Short task:
Go over the listing below line by line and tally those containing "joints". Give only the tally.

+++++

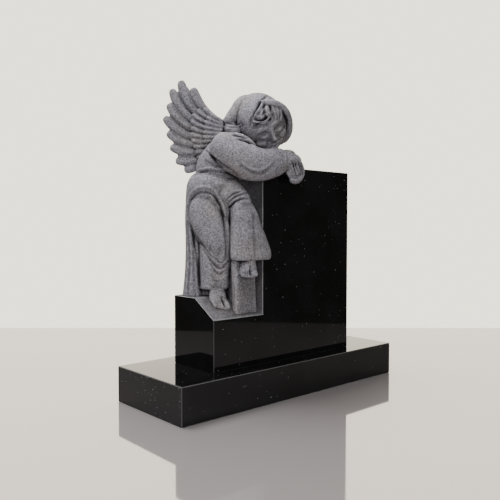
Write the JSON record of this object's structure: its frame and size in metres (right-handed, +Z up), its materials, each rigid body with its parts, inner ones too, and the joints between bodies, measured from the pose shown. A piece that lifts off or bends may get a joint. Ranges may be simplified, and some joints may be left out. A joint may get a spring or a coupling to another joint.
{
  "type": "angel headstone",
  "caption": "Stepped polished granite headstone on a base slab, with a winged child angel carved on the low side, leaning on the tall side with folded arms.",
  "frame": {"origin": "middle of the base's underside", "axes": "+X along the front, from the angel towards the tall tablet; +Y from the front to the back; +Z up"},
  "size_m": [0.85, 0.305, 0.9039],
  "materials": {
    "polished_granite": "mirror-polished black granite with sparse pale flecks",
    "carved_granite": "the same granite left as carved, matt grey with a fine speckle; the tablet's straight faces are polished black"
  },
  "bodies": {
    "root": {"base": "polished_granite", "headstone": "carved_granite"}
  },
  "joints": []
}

+++++

Solution below:
2